I began to think about the positives that come from the cultural distance between the Swedish capital and places like Paris or Milan, and if this can allow for a sense of individuality in design. There is no trend-based social media infrastructure to be seen in Stockholm’s fashion community, no sense that the myriad of secondary brand support accounts with blue squares, or simplified copy mean much to designers. Even the younger designers like Petra Fagerström (who showcased in the basement of an austere white box gallery) showcase an incredibly coherent visual language: The designer utilized the echo of snow spikes on concrete as a dark chorus for the presentation of goth outerwear, each look more angsty than the last. Would many of these teams be approaching design differently if subjected to the relentless expectation of a major fashion capital, despite the opportunity for resources? Is there a tradeoff between singularity and commerciality?
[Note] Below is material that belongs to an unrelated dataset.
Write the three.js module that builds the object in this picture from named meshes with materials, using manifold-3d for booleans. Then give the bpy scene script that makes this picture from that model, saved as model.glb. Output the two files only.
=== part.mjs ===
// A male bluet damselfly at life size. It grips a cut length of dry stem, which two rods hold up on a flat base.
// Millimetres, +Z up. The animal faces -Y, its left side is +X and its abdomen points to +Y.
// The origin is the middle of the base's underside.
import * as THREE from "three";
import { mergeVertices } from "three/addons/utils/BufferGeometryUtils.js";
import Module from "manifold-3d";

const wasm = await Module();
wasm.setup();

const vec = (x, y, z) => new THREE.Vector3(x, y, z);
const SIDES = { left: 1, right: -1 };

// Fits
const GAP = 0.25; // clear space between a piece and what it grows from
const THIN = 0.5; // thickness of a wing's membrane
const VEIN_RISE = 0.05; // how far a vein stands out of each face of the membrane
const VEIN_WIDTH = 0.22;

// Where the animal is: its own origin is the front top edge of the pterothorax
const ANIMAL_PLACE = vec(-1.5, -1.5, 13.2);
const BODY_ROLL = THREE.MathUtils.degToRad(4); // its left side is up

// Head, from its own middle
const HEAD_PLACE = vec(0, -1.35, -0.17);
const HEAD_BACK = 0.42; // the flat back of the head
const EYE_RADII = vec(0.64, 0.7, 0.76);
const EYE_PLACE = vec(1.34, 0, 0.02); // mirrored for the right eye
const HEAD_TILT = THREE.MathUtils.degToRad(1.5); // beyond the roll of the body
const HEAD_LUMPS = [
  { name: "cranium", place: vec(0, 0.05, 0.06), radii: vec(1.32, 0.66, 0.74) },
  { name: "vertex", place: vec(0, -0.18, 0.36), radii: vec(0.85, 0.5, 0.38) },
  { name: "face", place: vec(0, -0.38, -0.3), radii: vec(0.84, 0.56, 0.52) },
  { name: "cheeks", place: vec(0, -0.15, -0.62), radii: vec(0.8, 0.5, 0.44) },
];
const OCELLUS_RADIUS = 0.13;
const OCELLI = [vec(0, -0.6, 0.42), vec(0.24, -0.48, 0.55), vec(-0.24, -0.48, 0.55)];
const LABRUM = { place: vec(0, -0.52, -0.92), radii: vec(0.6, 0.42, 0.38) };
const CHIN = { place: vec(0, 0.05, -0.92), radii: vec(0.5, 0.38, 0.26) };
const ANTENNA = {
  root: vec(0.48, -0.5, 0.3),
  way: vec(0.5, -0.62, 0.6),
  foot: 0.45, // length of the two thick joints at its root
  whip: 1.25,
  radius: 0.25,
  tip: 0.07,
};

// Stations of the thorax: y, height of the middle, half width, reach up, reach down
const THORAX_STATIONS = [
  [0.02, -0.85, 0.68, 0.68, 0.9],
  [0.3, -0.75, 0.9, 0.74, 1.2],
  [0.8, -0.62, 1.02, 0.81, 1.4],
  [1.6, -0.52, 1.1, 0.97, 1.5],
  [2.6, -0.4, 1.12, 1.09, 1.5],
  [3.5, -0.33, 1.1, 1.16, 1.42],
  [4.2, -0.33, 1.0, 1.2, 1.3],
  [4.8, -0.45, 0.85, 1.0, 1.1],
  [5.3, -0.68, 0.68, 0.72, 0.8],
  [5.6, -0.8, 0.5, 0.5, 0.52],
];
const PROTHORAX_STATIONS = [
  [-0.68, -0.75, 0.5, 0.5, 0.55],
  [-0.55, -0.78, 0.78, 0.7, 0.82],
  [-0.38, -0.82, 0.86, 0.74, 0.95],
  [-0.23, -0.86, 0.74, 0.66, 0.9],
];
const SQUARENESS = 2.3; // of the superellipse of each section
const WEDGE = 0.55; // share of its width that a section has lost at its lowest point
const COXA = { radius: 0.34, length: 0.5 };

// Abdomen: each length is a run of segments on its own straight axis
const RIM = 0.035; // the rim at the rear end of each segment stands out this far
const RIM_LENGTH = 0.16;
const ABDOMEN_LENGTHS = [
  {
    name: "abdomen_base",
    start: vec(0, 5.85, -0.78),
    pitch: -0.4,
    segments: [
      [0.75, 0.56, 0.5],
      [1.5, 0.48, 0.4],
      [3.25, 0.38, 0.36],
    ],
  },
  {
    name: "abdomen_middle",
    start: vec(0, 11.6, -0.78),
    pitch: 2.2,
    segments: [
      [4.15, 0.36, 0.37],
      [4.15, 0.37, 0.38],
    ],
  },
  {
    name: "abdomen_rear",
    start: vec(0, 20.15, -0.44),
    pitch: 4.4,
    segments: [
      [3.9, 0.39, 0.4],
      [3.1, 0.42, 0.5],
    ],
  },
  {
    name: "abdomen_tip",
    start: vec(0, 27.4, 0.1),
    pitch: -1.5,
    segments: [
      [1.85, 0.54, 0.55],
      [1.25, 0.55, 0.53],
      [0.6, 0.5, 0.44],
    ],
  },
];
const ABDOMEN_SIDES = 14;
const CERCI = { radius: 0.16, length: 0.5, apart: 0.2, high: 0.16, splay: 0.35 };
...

On the morning of the last day I walked to Södermalm, crossing several islands. I felt like a Viking (on foot). It’s a great tragedy that one feels finally comfortable on the last day in a new place, and although ultimately my way of living is only functional in the narrower parts of Bushwick, I did feel a sense of ease wandering around Stockholm. The SFC created a program to imagine a new approach to an industry that we all acknowledge is not working for everyone. Attendees now bring these central questions of sustainability, independent design, and functionality back home. Our ability to take control of our own future as collective brands, manufacturers, buyers, and media remains to be seen, but perhaps our clock is ticking faster than we imagine.